When the only way out of the Bahamas is on an old plane, Kristin Ducote discovers she’s worth more than a load of fresh fish...
With my favourite possessions slung over my shoulder in a garbage bag, I hopped from one bare foot to the other across a deserted sand beach as hot as a frying pan. And I realised: the yacht life is not always so glamorous!
This trip, my husband, Chapman, and I were exploring the southernmost Bahamas in a 33.5 metre Lyman-Morse. Although our return to real life was overdue, we decided to push south one final day to Acklins Island and dive its famous wall before calling in a private charter to its tiny landing strip and heading home.

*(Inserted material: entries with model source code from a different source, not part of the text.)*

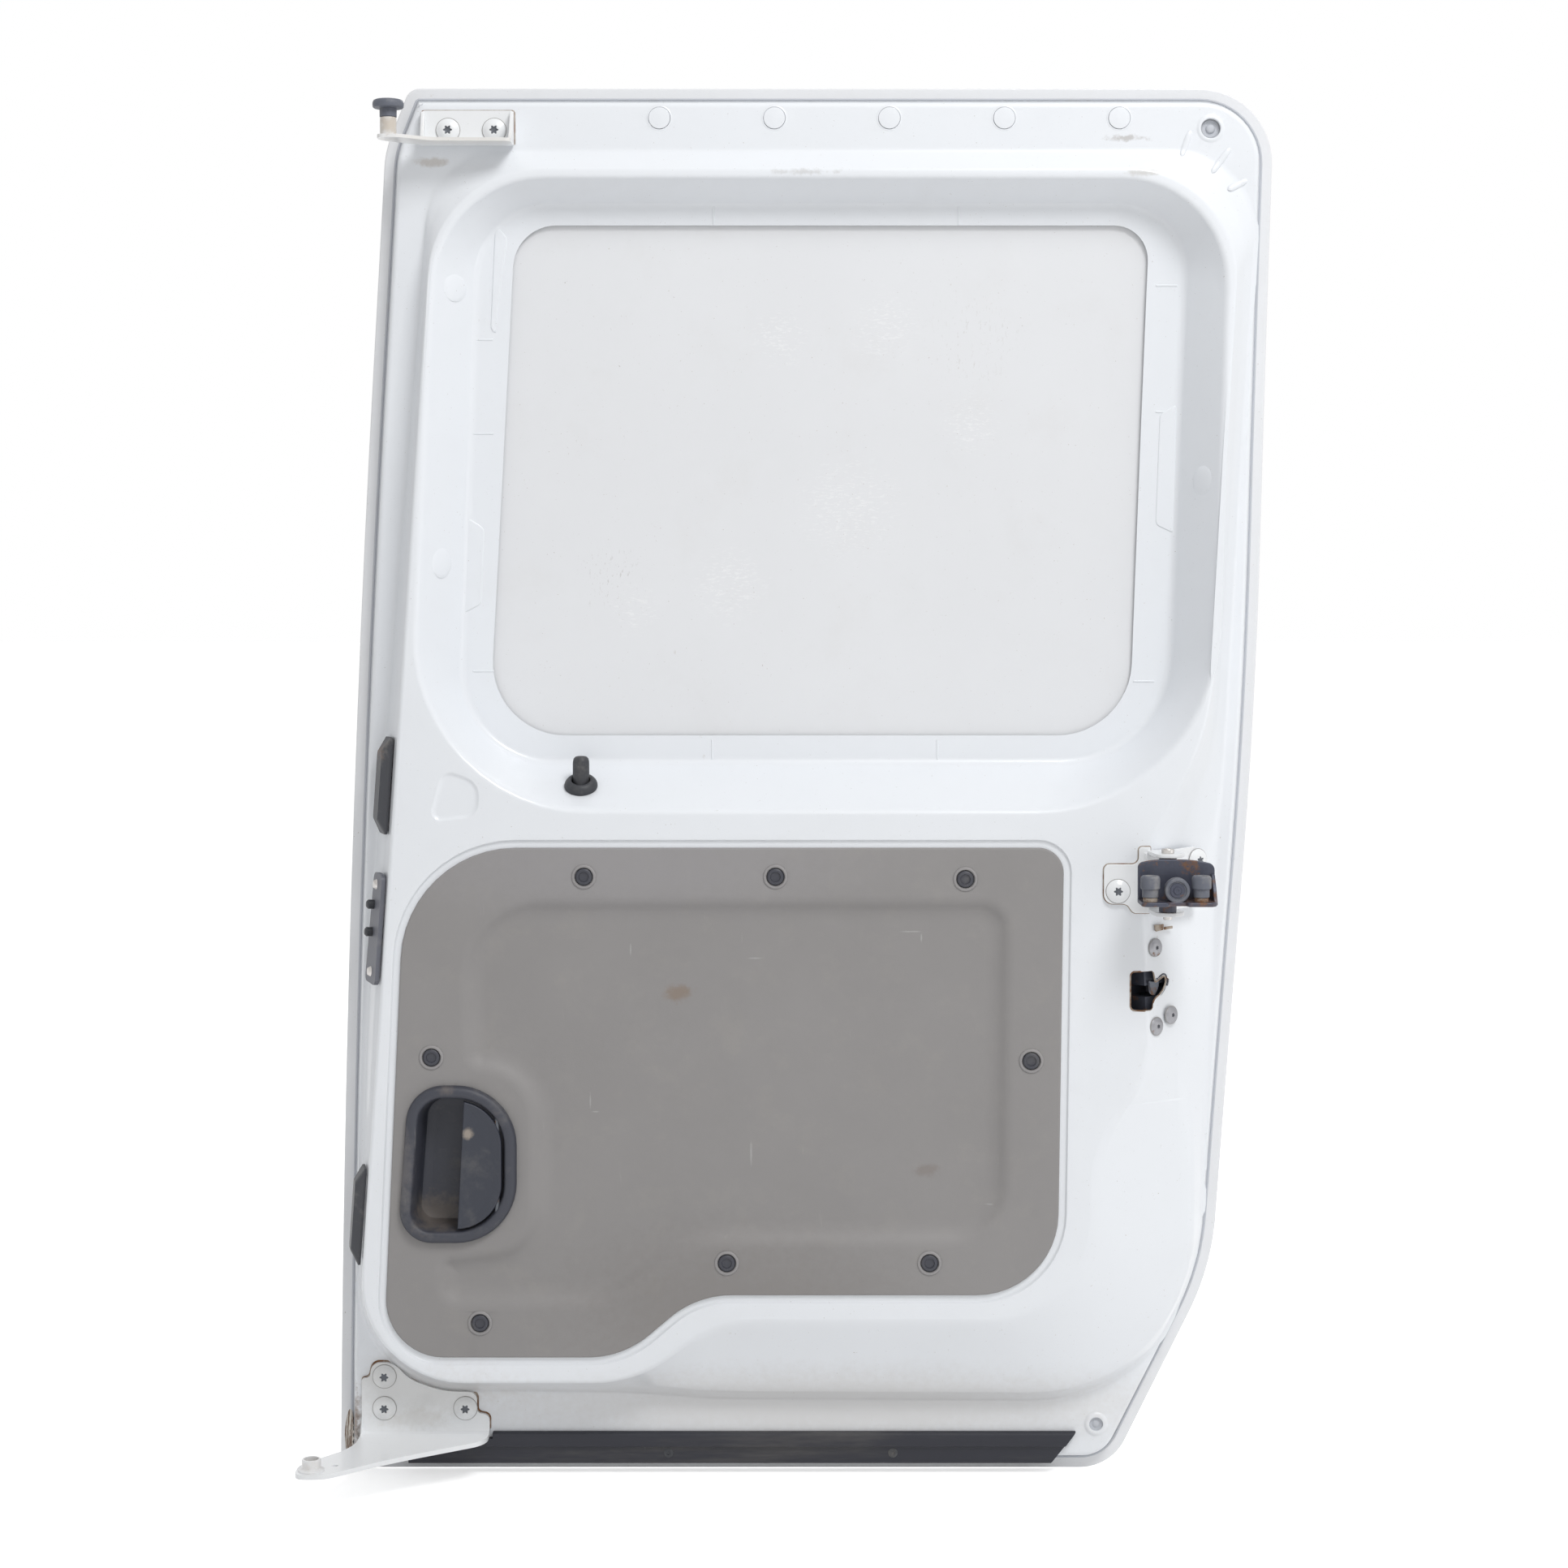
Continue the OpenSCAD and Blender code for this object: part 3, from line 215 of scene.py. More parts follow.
class Shape:
    # points and faces of one piece, on the bench
    def __init__(self, place=None):
        self.points = []
        self.faces = []
        self.place = place or Matrix.Identity(4)

    def loft(self, rings, start=False, end=False, closed=True):
        first, size = len(self.points), len(rings[0])
        for points in rings:
            self.points += [self.place @ Vector(p) for p in points]
        for j in range(len(rings) - 1):
            for i in range(size if closed else size - 1):
                a, b = first + j * size + i, first + j * size + (i + 1) % size
                self.faces.append((a, b, b + size, a + size))
        if start:
            self.faces.append(tuple(first + i for i in reversed(range(size))))
        if end:
            self.faces.append(tuple(first + (len(rings) - 1) * size + i for i in range(size)))
        return self

    def fill(self, loops, level, spacing=12):
        # a surface over flat loops: the first is the outside, the others are holes in it
        flats = [[Vector(p[:2]) for p in loop] for loop in loops]
        points, edges = [], []
        for loop in flats:
            first, size = len(points), len(loop)
            points += loop
            edges += [(first + i, first + (i + 1) % size) for i in range(size)]
        xs, ys = [p.x for p in flats[0]], [p.y for p in flats[0]]
        columns = int((max(xs) - min(xs)) / spacing) + 1
        lines = int((max(ys) - min(ys)) / spacing) + 1
        grid = [Vector((min(xs) + (i + 0.5 * (j % 2)) * spacing, min(ys) + j * spacing))
                for j in range(lines + 1) for i in range(columns + 1)]
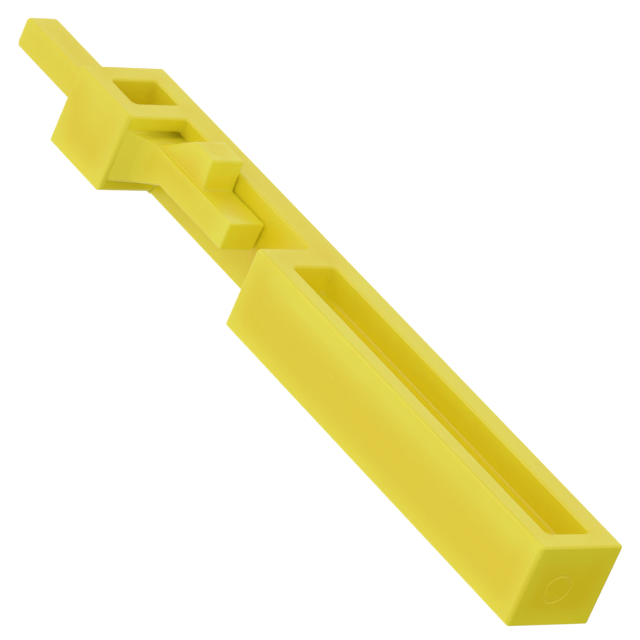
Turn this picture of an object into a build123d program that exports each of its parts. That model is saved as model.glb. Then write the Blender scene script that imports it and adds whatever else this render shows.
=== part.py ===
"""Keying plug for one empty cavity of a 2.54 mm pitch crimp-connector housing.

The plug is a single moulding. Its moulded features are separate solids here, so that the
flexing latch can move. +X points to the key prong, +Y to the open side of the latch, +Z up
out of the latch side. The origin is the centre of the outline on the base plane.
"""
from build123d import *
import math
import os

# ---- Driving dimensions, millimetres and degrees ----

# rear body: the long block that fills the wire end of the cavity, cored from above
body_width = 2.20
body_height = 1.95
rear_body_length = 10.74
pocket_rear_wall = 0.48
pocket_front_wall = 0.68
pocket_right_wall = 0.55
pocket_left_wall = 0.48
pocket_depth = 0.64
pocket_corner_radius = 0.12

# side rail: the spine beside the latch, whose inner face leans by the draft angle
rail_width = 0.85
inner_draft_angle = 4.0

# latch: beam, barb and release tab, with the beam's place given from the body's faces
tab_gap = 1.50
release_tab_length = 1.30
barb_flat_length = 0.84
ramp_length = 0.93
beam_left_from_right_face = 1.73
beam_top_drop = 0.39
beam_thickness = 0.66
barb_rise = 0.69
barb_rake = 0.08
barb_left_inset = 0.13
tab_corner_radius = 0.08

# latch root: the web where the beam joins the head
root_length = 0.47
nose_clearance = 0.05
side_clearance = 0.05

# head block: the stop shoulder, with a recess in its top
head_length = 2.09
head_stand_out = 0.08
head_foot_length = 0.10
head_foot_height = 0.24
head_edge_radius = 0.15
recess_rear_wall = 0.57
recess_front_wall = 0.55
recess_right_wall = 0.55
recess_left_wall = 0.48
recess_depth = 0.88
recess_corner_radius = 0.10

# key prong: the pin that fills the mating hole
prong_length = 2.38
prong_width = 0.81
prong_height = 0.72
prong_left_inset = 0.08
prong_top_drop = 0.19
prong_tip_chamfer = 0.14

# ---- Places worked out from them ----

overall_width = body_width + head_stand_out
latch_length = tab_gap + release_tab_length + barb_flat_length + ramp_length + root_length
overall_length = rear_body_length + latch_length + head_length + prong_length

rear_x = -overall_length / 2
body_front_x = rear_x + rear_body_length
tab_end_x = body_front_x + tab_gap
catch_x = tab_end_x + release_tab_length
ridge_x = catch_x + barb_flat_length
hinge_x = ridge_x + ramp_length
head_rear_x = hinge_x + root_length
shoulder_x = head_rear_x + head_length
tip_x = shoulder_x + prong_length

right_y = -overall_width / 2
body_left_y = right_y + body_width
head_left_y = right_y + overall_width
beam_left_y = right_y + beam_left_from_right_face
barb_left_y = beam_left_y - barb_left_inset
prong_left_y = head_left_y - prong_left_inset
prong_right_y = prong_left_y - prong_width

beam_top_z = body_height - beam_top_drop
beam_bottom_z = beam_top_z - beam_thickness
barb_top_z = beam_top_z + barb_rise
hinge_z = (beam_top_z + beam_bottom_z) / 2
prong_top_z = body_height - prong_top_drop
prong_bottom_z = prong_top_z - prong_height

nose_radius = beam_thickness / 2
seat_radius = nose_radius + nose_clearance
seat_mouth_x = hinge_x + math.sqrt(seat_radius**2 - nose_radius**2)
flare_radius = head_rear_x - seat_mouth_x


def rail_left_y(z):
    """Where the rail's leaning inner face is at a height above the base plane."""
    return right_y + rail_width - z * math.tan(math.radians(inner_draft_angle))


def block(x_span, y_span, z_span):
    """A box between two stations on each axis."""
    size = [high - low for low, high in (x_span, y_span, z_span)]
    corner = Pos(x_span[0], y_span[0], z_span[0])
    return corner * Box(*size, align=(Align.MIN, Align.MIN, Align.MIN))


def prism(corners, travel):
    """A flat outline of (x, y, z) corners, extruded along a vector."""
    outline = Polyline(*corners, close=True)
    return extrude(Face(Wire(outline.edges())), amount=Vector(travel).length, dir=travel)


def side_profile(points, y_span):
    """A closed outline of (x, z) points, extruded from the first y to the second."""
    corners = [(x, y_span[0], z) for x, z in points]
    return prism(corners, (0, y_span[1] - y_span[0], 0))


def rail_stretch(x_span, top_z, clearance=0):
    """The rail between two stations, grown to the left by a clearance."""
    corners = [
        (x_span[0], right_y, 0),
        (x_span[0], rail_left_y(0) + clearance, 0),
        (x_span[0], rail_left_y(top_z) + clearance, top_z),
        (x_span[0], right_y, top_z),
    ]
    return prism(corners, (x_span[1] - x_span[0], 0, 0))


def clear_of_rail(piece):
    """A latch piece without the slit that keeps it off the rail."""
    return piece - rail_stretch((body_front_x, head_rear_x), barb_top_z, side_clearance)


def pocket(x_span, y_span, top_z, depth, corner_radius):
    """The core of a recess that opens upwards, with rounded upright corners."""
    core = block(x_span, y_span, (top_z - depth, top_z))
    return fillet(core.edges().filter_by(Axis.Z), corner_radius)


def make_rear_body():
    body = block((rear_x, body_front_x), (right_y, body_left_y), (0, body_height))
    pocket_x = (rear_x + pocket_rear_wall, body_front_x - pocket_front_wall)
    pocket_y = (right_y + pocket_right_wall, body_left_y - pocket_left_wall)
    return body - pocket(pocket_x, pocket_y, body_height, pocket_depth, pocket_corner_radius)


def make_side_rail():
    return rail_stretch((body_front_x, head_rear_x), body_height)


def make_head_block():
    head = block((head_rear_x, shoulder_x), (right_y, head_left_y), (0, body_height))
    rear_left_edge = head.edges().filter_by(Axis.Z).group_by(Axis.X)[0].sort_by(Axis.Y)[-1]
    head = fillet(rear_left_edge, head_edge_radius)
    recess_x = (head_rear_x + recess_rear_wall, shoulder_x - recess_front_wall)
    recess_y = (right_y + recess_right_wall, head_left_y - recess_left_wall)
    head -= pocket(recess_x, recess_y, body_height, recess_depth, recess_corner_radius)
    foot = [
        (head_rear_x, 0),
        (head_rear_x + head_foot_length, 0),
        (head_rear_x, head_foot_height),
    ]
    return head - side_profile(foot, (rail_left_y(0), head_left_y))


def make_key_prong():
    prong = block(
        (shoulder_x, tip_x), (prong_right_y, prong_left_y), (prong_bottom_z, prong_top_z)
    )
    tip_edges = prong.faces().sort_by(Axis.X)[-1].edges()
    return chamfer(tip_edges, prong_tip_chamfer)


def make_latch_root():
    """The web between head and beam: a seat for the beam's nose, flared out to the head."""
    web = Polyline(
        (seat_mouth_x, beam_left_y),
        (seat_mouth_x, right_y),
        (head_rear_x, right_y),
        (head_rear_x, beam_left_y + flare_radius),
    )
    flare = RadiusArc(web @ 1, web @ 0, flare_radius)
    face = Pos(0, 0, beam_bottom_z) * Face(Wire(web.edges() + flare.edges()))
    root = extrude(face, amount=beam_thickness, dir=(0, 0, 1))
    seat = Cylinder(seat_radius, 2 * overall_width, rotation=(90, 0, 0))
    root -= Pos(hinge_x, 0, hinge_z) * seat
    return root - rail_stretch((seat_mouth_x, head_rear_x), body_height)


def make_latch_beam():
    """The beam under the barb, with a round nose about the hinge axis."""
    outline = Polyline(
        (hinge_x, right_y, beam_top_z),
        (catch_x, right_y, beam_top_z),
        (catch_x, right_y, beam_bottom_z),
        (hinge_x, right_y, beam_bottom_z),
    )
    nose_end = (hinge_x + nose_radius, right_y, hinge_z)
    nose = ThreePointArc(outline @ 1, nose_end, outline @ 0)
    face = Face(Wire(outline.edges() + nose.edges()))
    return clear_of_rail(extrude(face, amount=beam_left_from_right_face, dir=(0, 1, 0)))


def make_latch_barb():
    """The hook on the beam: a raked catch face, a flat top and a ramp down to the hinge."""
    outline = [
        (catch_x, beam_top_z),
        (catch_x + barb_rake, barb_top_z),
        (ridge_x, barb_top_z),
        (hinge_x, beam_top_z),
    ]
    return clear_of_rail(side_profile(outline, (right_y, barb_left_y)))


def make_release_tab():
    """The beam's free tail behind the barb, which is pressed to let the plug go."""
    tab = block((tab_end_x, catch_x), (right_y, beam_left_y), (beam_bottom_z, beam_top_z))
    end_edges = tab.faces().sort_by(Axis.X)[0].edges().filter_by(Axis.Y)
    return clear_of_rail(fillet(end_edges, tab_corner_radius))


sub_parts = {
    "rear_body": make_rear_body(),
    "side_rail": make_side_rail(),
    "head_block": make_head_block(),
    "key_prong": make_key_prong(),
    "latch_root": make_latch_root(),
    "latch_beam": make_latch_beam(),
    "latch_barb": make_latch_barb(),
    "release_tab": make_release_tab(),
}

os.makedirs("parts", exist_ok=True)
for name, shape in sub_parts.items():
    shape.label = name
    export_step(shape, f"parts/{name}.step")
    print(f"{name}: {shape.volume:.4f} mm3")
print(f"overall {overall_length:.2f} x {overall_width:.2f} x {barb_top_z:.2f} mm")
print(f"hinge at x {hinge_x:.3f}, z {hinge_z:.3f}, shoulder at x {shoulder_x:.3f}")
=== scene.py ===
"""Yellow moulded keying plug: its visual meshes, material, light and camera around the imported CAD.

The plug is one moulding, so two closed meshes stand for its eight CAD nodes: the stiff body, and
the latch, which bends out of the head. Meshes are built in millimetres and scaled to metres. The
gusset under the latch's root is in the mesh only; the CAD root doesn't have it.
"""
import math

import bmesh
import bpy
from mathutils import Matrix, Vector


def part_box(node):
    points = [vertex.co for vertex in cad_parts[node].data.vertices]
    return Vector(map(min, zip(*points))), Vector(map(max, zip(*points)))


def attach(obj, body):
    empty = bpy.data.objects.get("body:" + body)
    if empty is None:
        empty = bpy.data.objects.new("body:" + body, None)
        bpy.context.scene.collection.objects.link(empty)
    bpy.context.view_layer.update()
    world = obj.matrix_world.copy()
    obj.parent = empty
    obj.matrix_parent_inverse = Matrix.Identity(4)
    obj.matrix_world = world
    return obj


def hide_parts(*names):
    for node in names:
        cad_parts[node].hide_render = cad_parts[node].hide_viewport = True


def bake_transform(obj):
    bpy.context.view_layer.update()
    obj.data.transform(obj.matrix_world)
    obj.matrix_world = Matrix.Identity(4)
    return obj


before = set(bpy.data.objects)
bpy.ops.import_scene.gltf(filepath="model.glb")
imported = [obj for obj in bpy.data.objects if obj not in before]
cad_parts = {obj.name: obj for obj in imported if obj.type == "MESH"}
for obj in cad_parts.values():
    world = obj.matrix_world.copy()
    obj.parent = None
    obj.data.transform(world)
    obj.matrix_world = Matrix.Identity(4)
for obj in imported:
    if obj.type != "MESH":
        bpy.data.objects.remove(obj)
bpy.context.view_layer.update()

MM = 0.001

# ---- Sizes of the moulding that the nodes' boxes don't show, in millimetres and degrees ----

inner_draft = math.radians(4.0)
pocket_draft = math.radians(1.5)
sharp_angle = math.radians(28)
edge_radius = 0.06
body_edge_radius = 0.10
latch_edge_radius = 0.05
slit_edge_radius = 0.04
head_edge_radius = 0.12
rail_fillet = 0.24
slit_width = 0.042
sliver = 0.003
embed = 0.06
flange_thickness = 0.10
root_fillet = 0.08
flare_y = 1.06
flare_angle = math.radians(55)
flare_radius = 0.45
gusset_length = 1.05
gusset_low_z = 0.33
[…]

After a series of sat-phone calls, we found an available Aztec prop plane and Chapman convinced the pilot there was enough runway on Acklins for him to pick us up. The aviation books are not always accurate on the lengths of these remote landing strips and several pilots refused outright. But this pilot was game and an Aztec sounded like a tough little plane, right? No one told me it went into commission when Nixon was still president.
During breakfast on the aft deck the next morning, we saw our plucky little Aztec buzz the island a few times like an insect and finally descend into the scrub brush. Time to roll! Unfortunately, the water around Acklins was too shallow for the tender to reach the beach. So we had to dump our luggage into garbage bags to stay dry and pack them onto two jet skis. And since Chapman was unwilling to leave behind his hard-won trove of speared fish, we strapped an extra-large Yeti cooler to an inner tube and towed it behind us.
By the time we made it to the far side of the white-hot beach, we realised the island not only lacked a marina, it didn’t have a taxi either. Chapman was exhausted from dragging his behemoth ice chest through the sand, and we were getting desperate for a ride to the landing strip.
Finally we found a police station and, with the help of a crisp Benjamin, convinced an officer to drive us the rest of the way. We hoisted the ice chest into the back of his beat up police truck and sped across bumpy broken roads before skidding to a stop at a crumbling strip of asphalt. At the other end sat a teeny prop plane and our pilot, crowned with crazy white hair that stuck out like he’d just received an electric shock.
“You better get rid of some weight or we’ll never get off the ground,” the pilot said, as Chapman struggled with the ice chest. “You can take your cooler or your wife. Your choice.”
Chapman paused to consider, while the pilot motioned toward the end of the runway that ended abruptly in a salt marsh. “This is the smallest runway I’ve seen
and I’ve been flying this plane for thirty-five years.”
“Thirty-five years?” I exclaimed.
“Exactly how old is this thing?”
“Lady, let’s just say I wasn’t her first owner!”
You better get rid of some weight or we’ll never get off the ground... you can take your cooler or your wife. Your choice.
After a moment of mourning, Chapman relinquished his cooler of perfect fresh fillets (the island ate well that night!) and we loaded our garbage bags into the tin can death trap. Using every inch of runway and a few feet of grass, the pilot pulled up just in time. My stomach dropped like a Danforth anchor and our landing gear skimmed the boggy water, but we were airborne.
The island runways of the Bahamas and Caribbean are not for nervous flyers. But if you have a heart for remote locations and you don’t have the luxury of time, you’ll have to charter tiny planes and drop into some pretty hairy places. Just remember to pack light!